▸ **What to work on**: Please start at the first line of the records beneath and quote each line exactly, ending with the line containing "ROUND_STEPS = 40".
===== Material for the task
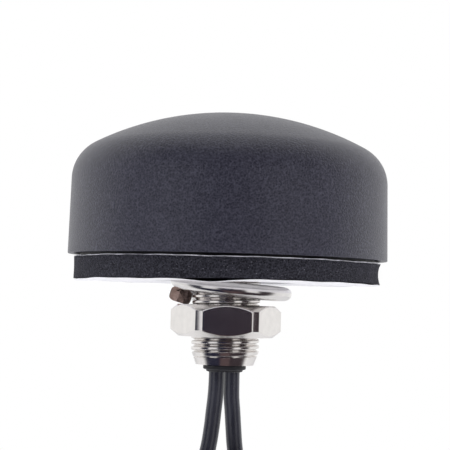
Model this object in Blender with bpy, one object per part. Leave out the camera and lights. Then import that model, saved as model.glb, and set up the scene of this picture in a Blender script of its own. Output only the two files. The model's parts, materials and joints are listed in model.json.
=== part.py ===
"""A screw-mount GNSS and cellular puck: a moulded housing on a hollow M12 stud, with two coaxial leads.

The frame is +Z up, with the origin on the stud's axis in the plane where the foam gasket meets the panel.
"""

import math

import bmesh
import bpy
from mathutils import Matrix, Vector

MM = 0.001

# --- Clearances between neighbours ---
FIT_GAP = 0.3 * MM
SEAT_GAP = 0.1 * MM
LAYER_GAP = 0.05 * MM
SEAL_SIDE_GAP = 0.15 * MM
SCREW_HOLE_GAP = 0.12 * MM
ROUND_STEPS = 40

# --- Seal stack under the base, from the panel up ---
LINER_THICKNESS = 0.2 * MM
FOAM_THICKNESS = 3.45 * MM
FILM_THICKNESS = 0.2 * MM
GASKET_INSET = 1.2 * MM
FOAM_Z = LINER_THICKNESS + LAYER_GAP
FILM_Z = FOAM_Z + FOAM_THICKNESS + LAYER_GAP
BASE_Z = FILM_Z + FILM_THICKNESS + LAYER_GAP

# --- Dome ---
DOME_RADIUS = 28.0 * MM
DOME_TOP_Z = 29.6 * MM
RIM_Z = BASE_Z + FIT_GAP
CROWN_RADIUS = 51.0 * MM
SHOULDER_RADIUS = 7.0 * MM
SKIRT_DRAFT = 0.25 * MM
DOME_WALL = 1.8 * MM
SHOULDER_X = DOME_RADIUS - SKIRT_DRAFT - SHOULDER_RADIUS
SHOULDER_Z = DOME_TOP_Z - CROWN_RADIUS + math.sqrt((CROWN_RADIUS - SHOULDER_RADIUS) ** 2 - SHOULDER_X**2)

# --- Base plate, which fits inside the dome's skirt with an O-ring in its edge ---
BASE_THICKNESS = 3.2 * MM
BASE_TOP_Z = BASE_Z + BASE_THICKNESS
BASE_RADIUS = DOME_RADIUS - DOME_WALL - FIT_GAP
SEAL_SECTION = 1.0 * MM
SEAL_GROOVE_WIDTH = SEAL_SECTION + 2 * SEAL_SIDE_GAP
SEAL_LAND = 0.7 * MM
SEAL_GROOVE_Z = BASE_TOP_Z - SEAL_LAND - SEAL_GROOVE_WIDTH / 2

# --- Housing screws, which rise through the base into the dome's bosses ---
BOSS_COUNT = 4
BOSS_RADIUS = 2.1 * MM
BOSS_INSET = 3.5 * MM
BOSS_CIRCLE = BASE_RADIUS - BOSS_INSET
HOUSING_SCREW_RADIUS = 1.1 * MM
HOUSING_SCREW_HEAD = 2.0 * MM
HOUSING_SCREW_LENGTH = 11.0 * MM
SCREW_TIP_ROOM = 1.9 * MM
COUNTERSINK_RIM = 0.3 * MM
COUNTERSUNK_EDGE = 0.2 * MM
SCREW_HEAD_HEIGHT = 1.2 * MM
HOUSING_RECESS_WIDTH = 0.5 * MM
RECESS_REACH = 0.62

# --- Stud, M12 x 1, right-hand ---
THREAD_RADIUS = 6.0 * MM
THREAD_PITCH = 1.0 * MM
THREAD_DEPTH = 0.58 * MM
THREAD_STEPS = 14
THREAD_FOOT = 0.42
THREAD_END_GAP = 0.6 * MM
THREAD_CLEARANCE = 0.2 * MM
STUD_END_Z = -14.4 * MM
STUD_LEAD_IN = 2.8 * MM
STUD_END_TAPER = 0.9 * MM
STUD_END_RADIUS = THREAD_RADIUS - STUD_END_TAPER
FLANGE_REACH = 2.0 * MM
FLANGE_ACROSS_FLATS = 2 * (THREAD_RADIUS + FLANGE_REACH)
FLANGE_THICKNESS = 1.6 * MM
STUD_SEAL_SECTION = 0.8 * MM
STUD_SEAL_LAND = 0.45 * MM
STUD_SEAL_RADIUS = THREAD_RADIUS + THREAD_CLEARANCE + STUD_SEAL_LAND + SEAL_SIDE_GAP + STUD_SEAL_SECTION / 2

# --- Spring washer, pushed to one side on the stud and leaning ---
WASHER_WIDTH = 3.9 * MM
WASHER_THICKNESS = 2.4 * MM
WASHER_BORE_CLEARANCE = 0.95 * MM
WASHER_MEAN_RADIUS = THREAD_RADIUS + WASHER_BORE_CLEARANCE + WASHER_WIDTH / 2
WASHER_OFFSET = WASHER_BORE_CLEARANCE - FIT_GAP
WASHER_RISE = 2.6 * MM
WASHER_EDGE = 0.55 * MM
WASHER_SPLIT_ANGLE = 186.0
WASHER_SPLIT_GAP = 6.0
WASHER_MID_Z = -1.6 * MM
WASHER_TILT_RIGHT = 2.0
WASHER_TILT_FRONT = 2.6
WASHER_LEAN_ROOM = 0.1 * MM
WASHER_STEPS = 32

# --- Nuts: one under the washer, one inside the gasket's hole ---
NUT_WALL = 2.75 * MM
NUT_ACROSS_FLATS = 2 * (THREAD_RADIUS + NUT_WALL)
NUT_CORNER_REACH = 0.96 * MM
NUT_TURNED_RADIUS = NUT_ACROSS_FLATS / 2 + NUT_CORNER_REACH
NUT_FACE_INSET = 0.3 * MM
NUT_CHAMFER_RADIUS = NUT_ACROSS_FLATS / 2 - NUT_FACE_INSET
NUT_HEIGHT = 5.5 * MM
NUT_TOP_Z = WASHER_MID_Z - (WASHER_RISE + WASHER_THICKNESS) / 2 + WASHER_LEAN_ROOM
NUT_CHAMFER_ANGLE = 42.0
NUT_TURN = 1.7
JAM_NUT_WALL = 2.5 * MM
JAM_NUT_ACROSS_FLATS = 2 * (THREAD_RADIUS + JAM_NUT_WALL)
JAM_NUT_HEIGHT = 2.2 * MM
JAM_NUT_CHAMFER = 0.7 * MM
JAM_NUT_TURN = 15.0
GASKET_WRENCH_ROOM = 3.8 * MM
GASKET_HOLE_RADIUS = JAM_NUT_ACROSS_FLATS / 2 + GASKET_WRENCH_ROOM

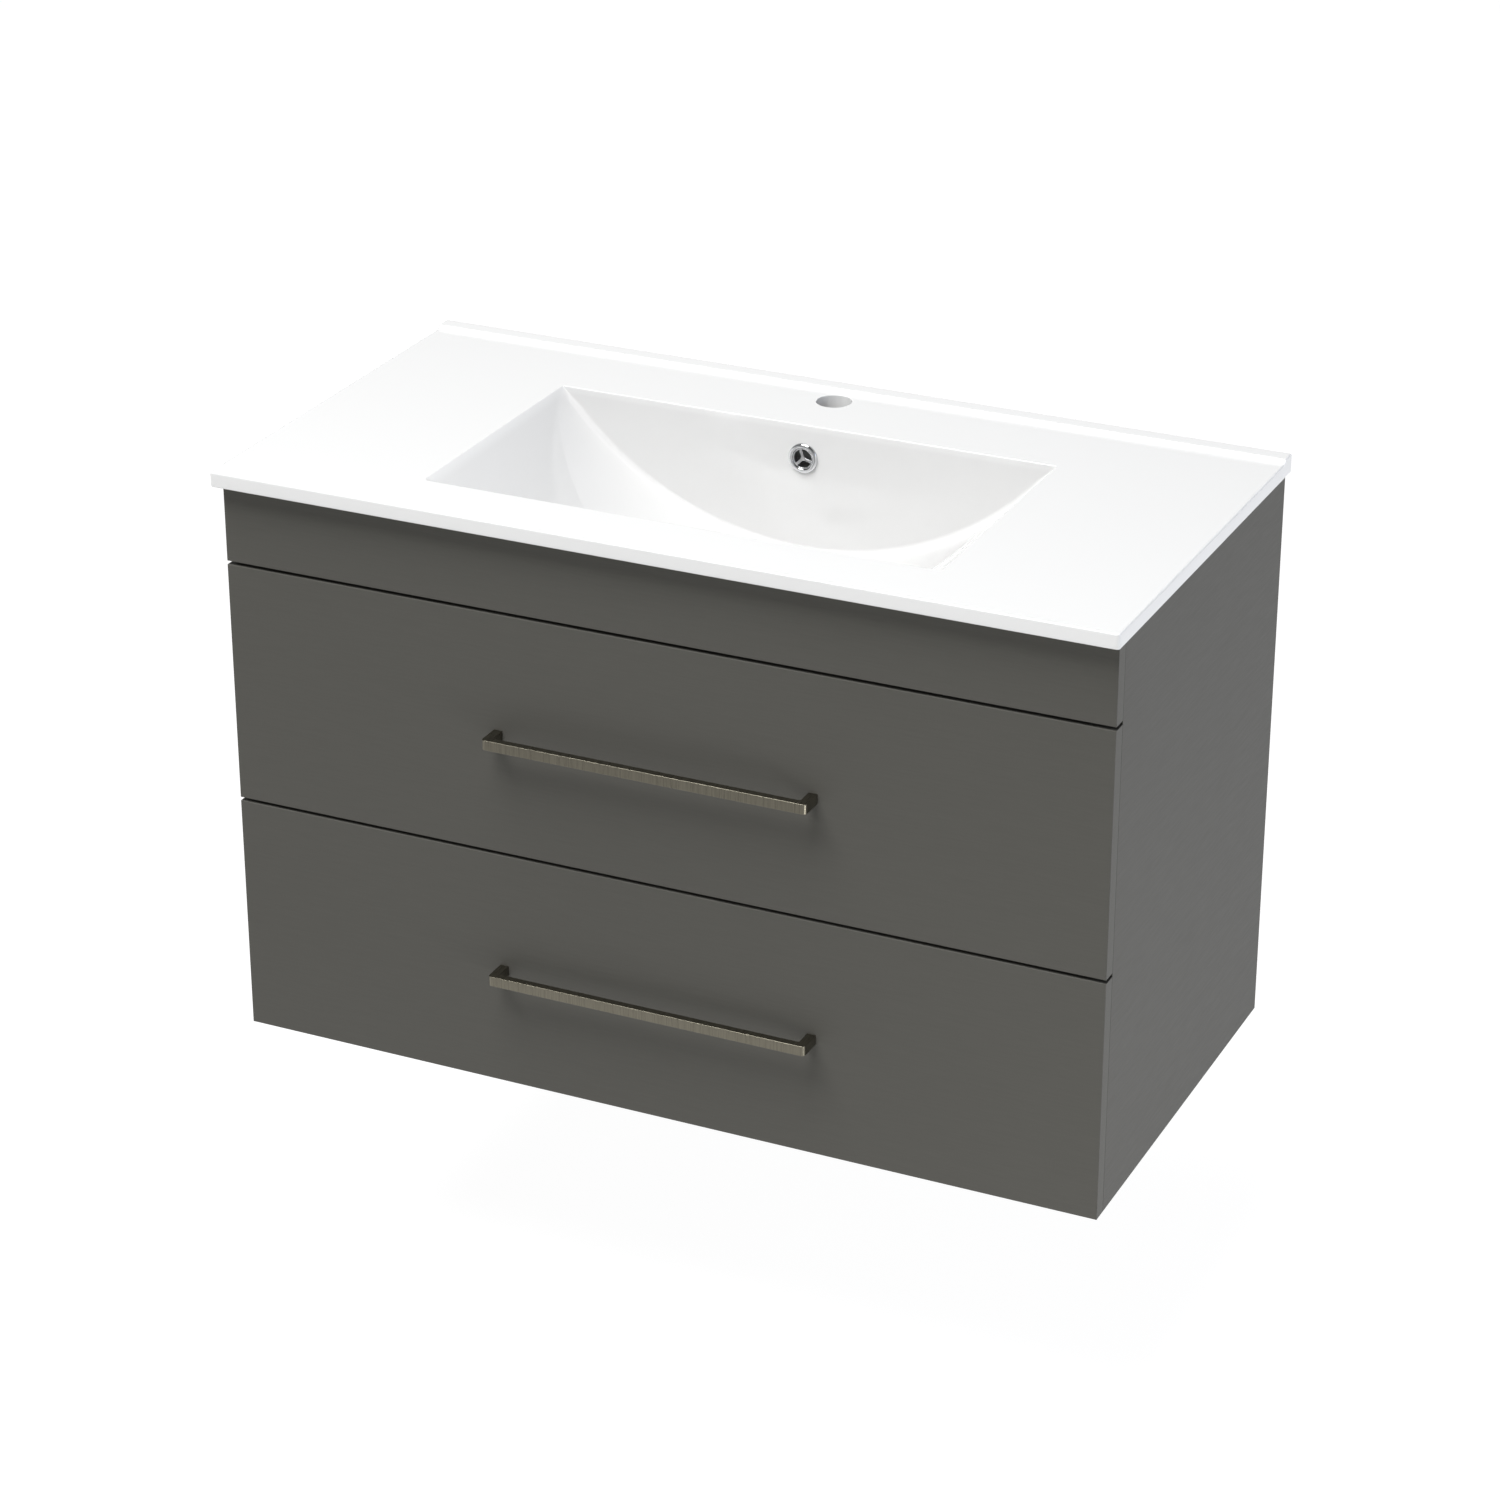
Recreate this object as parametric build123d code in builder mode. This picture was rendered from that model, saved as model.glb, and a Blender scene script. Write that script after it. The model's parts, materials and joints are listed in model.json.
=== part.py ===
from build123d import *
import math
import os
from collections import namedtuple

os.makedirs("parts", exist_ok=True)

# A wall-hung bathroom vanity cabinet: a ceramic basin top on a dowelled board carcass,
# with a fixed fascia and two drawers on ball-bearing runners.
#
# Frame: millimetres. X runs across the front, Y runs into the wall, Z is up.
# The origin is on the wall plane, under the middle of the cabinet's back edge.

# ---- cabinet
cabinet_width = 890.0
cabinet_height = 572.0       # underside of the cabinet to underside of the basin top
cabinet_depth = 445.0        # wall to the face of the drawer fronts
board = 16.0                 # carcass panels and rails
front_board = 16.0           # fascia and drawer fronts
front_edge = 0.8             # rounding of the front boards' face edges
front_gap = 3.5              # between one front and the next
front_seat = 0.1             # drawer front to the carcass edge behind it
fascia_height = 79.0
front_rail_height = 72.0
hanging_rail_height = 100.0
lower_rail_height = 80.0
wall_hole_count = 4
wall_hole_pitch = 240.0
wall_hole_diameter = 6.0
wall_hole_drop = 40.0        # top of the hanging rail down to its holes

# ---- basin top
slab_thickness = 15.0
slab_side_overhang = 5.0
slab_front_overhang = 15.0
slab_corner = 3.5
slab_edge = 1.5
upstand_depth = 20.0
upstand_height = 4.0
upstand_slope = 3.0
bowl_width = 518.0
bowl_depth = 130.0
bowl_from_wall = 114.0
bowl_front_deck = 66.0       # front edge of the slab to the bowl's rim
bowl_front_run = 105.0       # plan length of the sloping front wall
bowl_wall = 9.0
fuse_depth = 1.0             # how far the bowl's shell reaches up into the slab
tap_diameter = 35.0
tap_from_wall = 42.4
waste_diameter = 45.0
waste_to_front_wall = 71.0   # centre of the waste to the foot of the sloping wall
boss_wall = 11.0
boss_drop = 16.0             # below the underside of the bowl
overflow_drop = 34.0         # rim of the bowl down to the overflow's centre
overflow_bore = 24.0
duct_width = 50.0
duct_depth = 22.0
duct_wall = 7.0
passage_width = 20.0
passage_height = 8.0
bead_size = 5.0              # sealant bead under the basin top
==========
▸ **Exercise solution**:
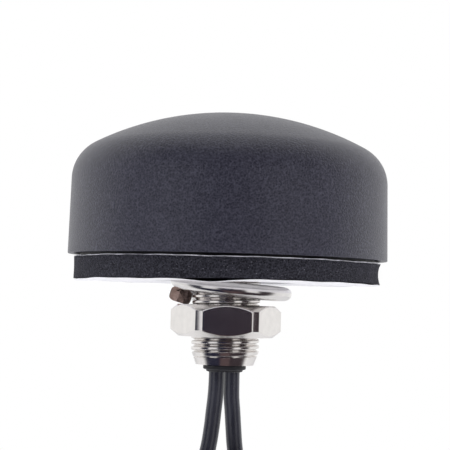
Model this object in Blender with bpy, one object per part. Leave out the camera and lights. Then import that model, saved as model.glb, and set up the scene of this picture in a Blender script of its own. Output only the two files. The model's parts, materials and joints are listed in model.json.
=== part.py ===
"""A screw-mount GNSS and cellular puck: a moulded housing on a hollow M12 stud, with two coaxial leads.

The frame is +Z up, with the origin on the stud's axis in the plane where the foam gasket meets the panel.
"""

import math

import bmesh
import bpy
from mathutils import Matrix, Vector

MM = 0.001

# --- Clearances between neighbours ---
FIT_GAP = 0.3 * MM
SEAT_GAP = 0.1 * MM
LAYER_GAP = 0.05 * MM
SEAL_SIDE_GAP = 0.15 * MM
SCREW_HOLE_GAP = 0.12 * MM
ROUND_STEPS = 40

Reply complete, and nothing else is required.